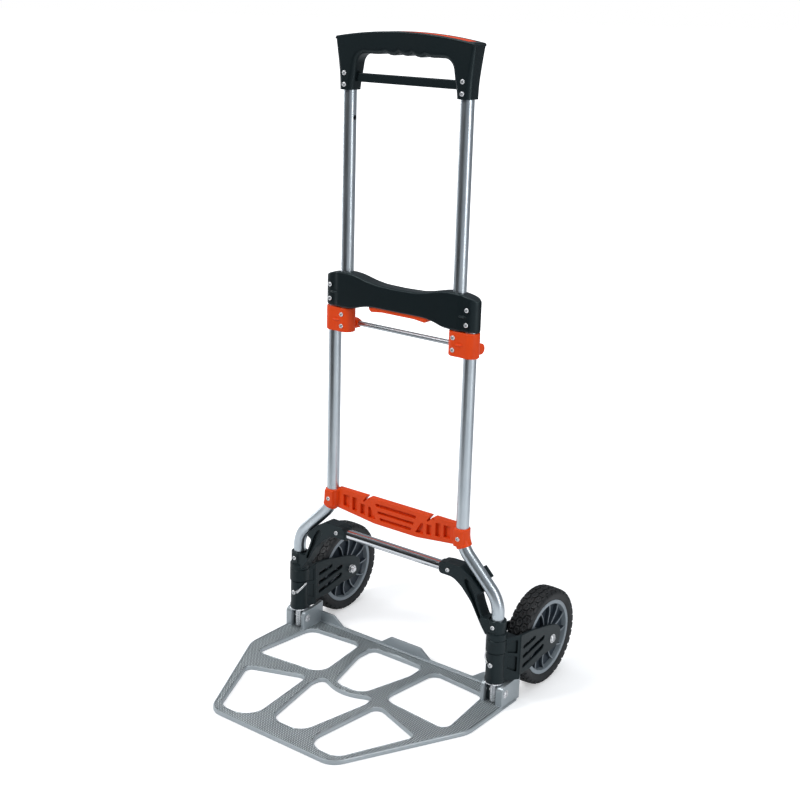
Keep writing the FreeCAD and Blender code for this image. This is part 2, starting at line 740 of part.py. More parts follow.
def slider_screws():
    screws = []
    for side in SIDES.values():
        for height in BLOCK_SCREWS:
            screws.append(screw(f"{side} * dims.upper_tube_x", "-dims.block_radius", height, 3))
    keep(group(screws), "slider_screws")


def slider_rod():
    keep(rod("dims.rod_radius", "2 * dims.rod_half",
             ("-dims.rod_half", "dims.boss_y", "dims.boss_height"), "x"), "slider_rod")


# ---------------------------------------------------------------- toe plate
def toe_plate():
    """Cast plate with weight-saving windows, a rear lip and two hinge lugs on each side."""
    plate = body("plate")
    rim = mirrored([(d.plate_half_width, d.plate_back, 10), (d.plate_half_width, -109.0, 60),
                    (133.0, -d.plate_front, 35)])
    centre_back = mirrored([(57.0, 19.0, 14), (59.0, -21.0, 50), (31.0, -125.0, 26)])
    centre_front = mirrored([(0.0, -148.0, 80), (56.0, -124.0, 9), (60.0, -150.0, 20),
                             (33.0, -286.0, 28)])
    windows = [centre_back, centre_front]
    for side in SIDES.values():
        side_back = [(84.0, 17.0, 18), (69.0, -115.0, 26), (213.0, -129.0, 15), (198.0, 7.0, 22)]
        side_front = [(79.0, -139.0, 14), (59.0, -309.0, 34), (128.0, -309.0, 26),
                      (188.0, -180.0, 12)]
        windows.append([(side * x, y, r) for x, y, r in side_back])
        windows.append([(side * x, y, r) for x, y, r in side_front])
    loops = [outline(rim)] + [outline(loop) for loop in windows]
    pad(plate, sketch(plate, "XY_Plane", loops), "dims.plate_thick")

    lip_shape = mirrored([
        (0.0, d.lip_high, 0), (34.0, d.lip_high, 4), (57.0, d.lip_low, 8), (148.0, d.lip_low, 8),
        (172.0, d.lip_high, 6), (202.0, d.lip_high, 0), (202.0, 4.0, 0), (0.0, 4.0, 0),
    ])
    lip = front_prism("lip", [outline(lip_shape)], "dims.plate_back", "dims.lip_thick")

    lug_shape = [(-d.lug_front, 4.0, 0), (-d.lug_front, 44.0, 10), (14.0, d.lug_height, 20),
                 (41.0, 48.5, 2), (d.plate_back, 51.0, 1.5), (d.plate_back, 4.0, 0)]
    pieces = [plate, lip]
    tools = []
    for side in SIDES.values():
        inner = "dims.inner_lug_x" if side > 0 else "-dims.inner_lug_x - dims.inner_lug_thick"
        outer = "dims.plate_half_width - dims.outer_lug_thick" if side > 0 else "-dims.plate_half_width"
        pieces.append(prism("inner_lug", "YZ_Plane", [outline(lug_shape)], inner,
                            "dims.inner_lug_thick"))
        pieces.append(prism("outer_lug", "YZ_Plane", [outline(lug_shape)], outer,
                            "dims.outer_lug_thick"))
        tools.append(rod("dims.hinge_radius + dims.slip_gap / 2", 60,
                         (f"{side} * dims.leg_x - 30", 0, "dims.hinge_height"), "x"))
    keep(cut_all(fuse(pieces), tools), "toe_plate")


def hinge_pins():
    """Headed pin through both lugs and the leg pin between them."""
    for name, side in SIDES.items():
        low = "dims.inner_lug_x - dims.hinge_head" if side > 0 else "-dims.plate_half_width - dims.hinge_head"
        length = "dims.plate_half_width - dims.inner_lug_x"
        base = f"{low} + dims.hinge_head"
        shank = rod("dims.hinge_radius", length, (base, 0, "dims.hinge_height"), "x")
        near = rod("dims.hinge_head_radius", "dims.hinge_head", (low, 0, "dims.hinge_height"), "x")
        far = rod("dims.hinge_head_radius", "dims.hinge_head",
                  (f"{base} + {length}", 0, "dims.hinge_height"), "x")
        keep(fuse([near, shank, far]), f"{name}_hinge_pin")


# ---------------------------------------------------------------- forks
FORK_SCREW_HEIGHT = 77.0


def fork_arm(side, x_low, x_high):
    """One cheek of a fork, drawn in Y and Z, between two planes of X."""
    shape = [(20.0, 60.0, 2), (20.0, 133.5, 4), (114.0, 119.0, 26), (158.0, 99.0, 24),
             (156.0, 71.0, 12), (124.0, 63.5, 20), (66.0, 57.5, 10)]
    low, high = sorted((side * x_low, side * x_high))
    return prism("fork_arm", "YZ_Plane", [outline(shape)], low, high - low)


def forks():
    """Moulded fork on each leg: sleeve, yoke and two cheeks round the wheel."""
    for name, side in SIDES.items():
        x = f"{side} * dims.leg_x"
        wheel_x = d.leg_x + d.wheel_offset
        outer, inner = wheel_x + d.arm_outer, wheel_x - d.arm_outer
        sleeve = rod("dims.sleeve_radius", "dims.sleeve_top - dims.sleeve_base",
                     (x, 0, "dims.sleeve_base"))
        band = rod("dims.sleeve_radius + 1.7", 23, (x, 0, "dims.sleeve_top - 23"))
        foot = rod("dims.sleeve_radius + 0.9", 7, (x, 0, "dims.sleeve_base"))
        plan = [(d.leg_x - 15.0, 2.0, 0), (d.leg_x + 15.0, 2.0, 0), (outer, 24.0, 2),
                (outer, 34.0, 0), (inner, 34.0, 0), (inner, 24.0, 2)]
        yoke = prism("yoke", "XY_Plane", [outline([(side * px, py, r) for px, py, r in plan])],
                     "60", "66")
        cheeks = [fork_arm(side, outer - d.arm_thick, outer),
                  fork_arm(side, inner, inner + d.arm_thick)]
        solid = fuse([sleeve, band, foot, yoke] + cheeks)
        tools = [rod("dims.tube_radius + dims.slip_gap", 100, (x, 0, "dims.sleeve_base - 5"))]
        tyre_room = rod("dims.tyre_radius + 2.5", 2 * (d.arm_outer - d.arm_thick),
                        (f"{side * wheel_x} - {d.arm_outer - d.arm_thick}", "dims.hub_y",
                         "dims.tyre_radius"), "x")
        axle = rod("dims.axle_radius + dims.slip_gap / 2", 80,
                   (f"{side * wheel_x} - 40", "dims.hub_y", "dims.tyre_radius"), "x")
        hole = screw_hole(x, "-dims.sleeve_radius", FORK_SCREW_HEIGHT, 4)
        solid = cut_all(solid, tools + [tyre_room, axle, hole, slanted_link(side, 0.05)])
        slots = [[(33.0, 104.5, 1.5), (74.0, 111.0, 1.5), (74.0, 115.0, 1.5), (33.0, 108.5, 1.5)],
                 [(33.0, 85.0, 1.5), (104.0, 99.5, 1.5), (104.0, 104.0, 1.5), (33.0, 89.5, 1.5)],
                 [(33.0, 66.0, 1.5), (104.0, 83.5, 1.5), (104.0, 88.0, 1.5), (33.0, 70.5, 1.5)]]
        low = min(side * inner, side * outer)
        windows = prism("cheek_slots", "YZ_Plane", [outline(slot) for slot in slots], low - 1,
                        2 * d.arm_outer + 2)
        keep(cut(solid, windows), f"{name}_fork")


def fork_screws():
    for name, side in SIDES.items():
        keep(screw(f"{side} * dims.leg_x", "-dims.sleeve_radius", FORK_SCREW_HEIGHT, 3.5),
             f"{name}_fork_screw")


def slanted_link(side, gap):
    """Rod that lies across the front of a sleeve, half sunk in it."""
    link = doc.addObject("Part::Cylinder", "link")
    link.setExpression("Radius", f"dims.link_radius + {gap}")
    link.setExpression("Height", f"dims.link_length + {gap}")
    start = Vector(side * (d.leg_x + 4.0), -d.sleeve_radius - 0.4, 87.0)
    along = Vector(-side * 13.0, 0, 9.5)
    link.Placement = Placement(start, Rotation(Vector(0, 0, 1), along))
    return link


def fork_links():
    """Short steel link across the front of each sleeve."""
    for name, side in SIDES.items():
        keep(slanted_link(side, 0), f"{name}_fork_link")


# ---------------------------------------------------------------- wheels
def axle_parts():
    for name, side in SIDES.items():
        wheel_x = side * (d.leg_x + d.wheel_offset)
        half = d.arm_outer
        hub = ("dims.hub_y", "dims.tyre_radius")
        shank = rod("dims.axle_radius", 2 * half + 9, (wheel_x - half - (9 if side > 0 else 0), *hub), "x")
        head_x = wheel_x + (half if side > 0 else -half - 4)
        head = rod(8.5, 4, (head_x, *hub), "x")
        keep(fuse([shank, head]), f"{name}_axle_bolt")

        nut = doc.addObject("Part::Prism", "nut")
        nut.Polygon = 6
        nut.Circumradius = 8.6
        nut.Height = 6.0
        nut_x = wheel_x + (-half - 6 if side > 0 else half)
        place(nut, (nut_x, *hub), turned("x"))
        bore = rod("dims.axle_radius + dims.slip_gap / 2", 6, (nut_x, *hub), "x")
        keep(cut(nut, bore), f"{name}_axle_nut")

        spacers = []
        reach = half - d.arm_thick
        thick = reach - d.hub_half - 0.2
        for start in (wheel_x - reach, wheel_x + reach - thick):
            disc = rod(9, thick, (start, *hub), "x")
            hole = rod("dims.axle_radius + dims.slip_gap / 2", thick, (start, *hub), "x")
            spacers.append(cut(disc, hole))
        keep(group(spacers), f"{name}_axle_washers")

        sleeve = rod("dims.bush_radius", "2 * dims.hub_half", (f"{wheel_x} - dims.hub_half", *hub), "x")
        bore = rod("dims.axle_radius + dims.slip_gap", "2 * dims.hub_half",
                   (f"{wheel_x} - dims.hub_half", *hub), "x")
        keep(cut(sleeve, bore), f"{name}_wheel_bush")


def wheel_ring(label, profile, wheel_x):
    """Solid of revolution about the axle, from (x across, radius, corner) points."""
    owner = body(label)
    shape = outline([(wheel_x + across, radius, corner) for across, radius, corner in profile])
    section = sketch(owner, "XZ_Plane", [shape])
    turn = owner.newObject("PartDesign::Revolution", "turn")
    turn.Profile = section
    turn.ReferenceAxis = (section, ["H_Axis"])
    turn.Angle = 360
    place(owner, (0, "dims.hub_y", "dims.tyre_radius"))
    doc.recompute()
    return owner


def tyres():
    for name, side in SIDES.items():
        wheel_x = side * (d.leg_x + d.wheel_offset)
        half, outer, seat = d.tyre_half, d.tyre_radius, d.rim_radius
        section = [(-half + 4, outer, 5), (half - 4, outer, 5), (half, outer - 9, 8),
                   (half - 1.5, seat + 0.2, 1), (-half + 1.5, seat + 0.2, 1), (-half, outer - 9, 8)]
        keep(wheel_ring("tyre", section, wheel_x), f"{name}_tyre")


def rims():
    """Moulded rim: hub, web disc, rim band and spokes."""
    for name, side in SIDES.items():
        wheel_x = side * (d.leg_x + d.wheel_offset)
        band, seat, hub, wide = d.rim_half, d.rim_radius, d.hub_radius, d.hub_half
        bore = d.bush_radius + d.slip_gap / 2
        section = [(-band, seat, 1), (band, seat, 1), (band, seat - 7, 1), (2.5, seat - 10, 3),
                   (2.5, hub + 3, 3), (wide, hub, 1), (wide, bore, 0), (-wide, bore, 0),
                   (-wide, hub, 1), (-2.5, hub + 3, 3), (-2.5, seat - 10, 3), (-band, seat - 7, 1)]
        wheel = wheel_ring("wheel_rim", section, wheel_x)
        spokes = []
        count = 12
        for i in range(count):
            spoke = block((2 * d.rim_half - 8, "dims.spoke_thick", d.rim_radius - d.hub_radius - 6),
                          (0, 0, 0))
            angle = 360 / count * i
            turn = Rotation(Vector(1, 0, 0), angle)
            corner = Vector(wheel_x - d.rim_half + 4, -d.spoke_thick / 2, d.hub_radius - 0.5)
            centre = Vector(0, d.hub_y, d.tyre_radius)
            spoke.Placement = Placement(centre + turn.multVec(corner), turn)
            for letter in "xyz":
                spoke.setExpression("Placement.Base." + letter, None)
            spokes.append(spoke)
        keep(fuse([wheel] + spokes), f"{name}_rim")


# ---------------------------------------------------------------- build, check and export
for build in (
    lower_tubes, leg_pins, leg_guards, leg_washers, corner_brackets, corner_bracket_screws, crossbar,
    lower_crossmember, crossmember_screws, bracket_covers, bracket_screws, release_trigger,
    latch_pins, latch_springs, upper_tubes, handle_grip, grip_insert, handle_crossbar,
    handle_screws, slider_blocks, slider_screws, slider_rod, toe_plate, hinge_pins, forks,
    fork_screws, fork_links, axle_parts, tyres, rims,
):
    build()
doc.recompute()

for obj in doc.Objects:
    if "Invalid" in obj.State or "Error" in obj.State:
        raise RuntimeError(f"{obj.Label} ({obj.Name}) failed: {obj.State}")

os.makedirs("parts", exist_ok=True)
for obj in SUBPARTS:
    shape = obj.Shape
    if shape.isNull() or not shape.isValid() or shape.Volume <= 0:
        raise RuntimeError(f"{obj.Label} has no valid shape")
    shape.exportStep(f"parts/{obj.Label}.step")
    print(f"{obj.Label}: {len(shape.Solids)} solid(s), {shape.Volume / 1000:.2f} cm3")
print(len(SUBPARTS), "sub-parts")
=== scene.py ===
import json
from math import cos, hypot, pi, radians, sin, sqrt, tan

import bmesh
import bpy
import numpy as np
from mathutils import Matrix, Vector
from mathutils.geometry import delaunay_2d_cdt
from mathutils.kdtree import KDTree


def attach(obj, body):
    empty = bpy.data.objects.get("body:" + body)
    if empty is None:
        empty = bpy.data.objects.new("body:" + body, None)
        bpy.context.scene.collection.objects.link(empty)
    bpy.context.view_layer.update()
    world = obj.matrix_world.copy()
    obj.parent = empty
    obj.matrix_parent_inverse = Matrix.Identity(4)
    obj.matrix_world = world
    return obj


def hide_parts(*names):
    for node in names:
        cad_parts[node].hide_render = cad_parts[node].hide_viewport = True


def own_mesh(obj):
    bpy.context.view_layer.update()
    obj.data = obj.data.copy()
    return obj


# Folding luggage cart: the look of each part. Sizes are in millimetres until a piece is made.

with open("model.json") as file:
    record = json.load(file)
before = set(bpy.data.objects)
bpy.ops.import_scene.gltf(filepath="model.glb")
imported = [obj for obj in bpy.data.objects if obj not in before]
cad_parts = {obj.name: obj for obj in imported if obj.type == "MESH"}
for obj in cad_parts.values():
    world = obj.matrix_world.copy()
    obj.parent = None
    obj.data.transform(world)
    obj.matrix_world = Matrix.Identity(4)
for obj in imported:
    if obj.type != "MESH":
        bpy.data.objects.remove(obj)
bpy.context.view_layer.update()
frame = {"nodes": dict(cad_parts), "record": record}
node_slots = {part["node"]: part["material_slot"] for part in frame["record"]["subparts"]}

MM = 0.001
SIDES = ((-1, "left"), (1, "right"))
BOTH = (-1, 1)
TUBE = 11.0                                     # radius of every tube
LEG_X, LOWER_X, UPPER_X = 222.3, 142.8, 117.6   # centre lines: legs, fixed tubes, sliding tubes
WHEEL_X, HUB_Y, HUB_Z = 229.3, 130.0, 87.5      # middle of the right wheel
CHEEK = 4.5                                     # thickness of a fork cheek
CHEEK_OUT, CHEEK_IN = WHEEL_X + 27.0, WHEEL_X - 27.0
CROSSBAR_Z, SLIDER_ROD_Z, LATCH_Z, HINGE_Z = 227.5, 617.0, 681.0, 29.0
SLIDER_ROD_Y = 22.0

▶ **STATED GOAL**
Reproduce exactly, and only, the lines from the one that contains "check and export" down to the one that contains "obj.data = obj.data.copy()", both ends included.

▶ **WRITTEN RESPONSE**
# ---------------------------------------------------------------- build, check and export
for build in (
    lower_tubes, leg_pins, leg_guards, leg_washers, corner_brackets, corner_bracket_screws, crossbar,
    lower_crossmember, crossmember_screws, bracket_covers, bracket_screws, release_trigger,
    latch_pins, latch_springs, upper_tubes, handle_grip, grip_insert, handle_crossbar,
    handle_screws, slider_blocks, slider_screws, slider_rod, toe_plate, hinge_pins, forks,
    fork_screws, fork_links, axle_parts, tyres, rims,
):
    build()
doc.recompute()

for obj in doc.Objects:
    if "Invalid" in obj.State or "Error" in obj.State:
        raise RuntimeError(f"{obj.Label} ({obj.Name}) failed: {obj.State}")

os.makedirs("parts", exist_ok=True)
for obj in SUBPARTS:
    shape = obj.Shape
    if shape.isNull() or not shape.isValid() or shape.Volume <= 0:
        raise RuntimeError(f"{obj.Label} has no valid shape")
    shape.exportStep(f"parts/{obj.Label}.step")
    print(f"{obj.Label}: {len(shape.Solids)} solid(s), {shape.Volume / 1000:.2f} cm3")
print(len(SUBPARTS), "sub-parts")
=== scene.py ===
import json
from math import cos, hypot, pi, radians, sin, sqrt, tan

import bmesh
import bpy
import numpy as np
from mathutils import Matrix, Vector
from mathutils.geometry import delaunay_2d_cdt
from mathutils.kdtree import KDTree


def attach(obj, body):
    empty = bpy.data.objects.get("body:" + body)
    if empty is None:
        empty = bpy.data.objects.new("body:" + body, None)
        bpy.context.scene.collection.objects.link(empty)
    bpy.context.view_layer.update()
    world = obj.matrix_world.copy()
    obj.parent = empty
    obj.matrix_parent_inverse = Matrix.Identity(4)
    obj.matrix_world = world
    return obj


def hide_parts(*names):
    for node in names:
        cad_parts[node].hide_render = cad_parts[node].hide_viewport = True


def own_mesh(obj):
    bpy.context.view_layer.update()
    obj.data = obj.data.copy()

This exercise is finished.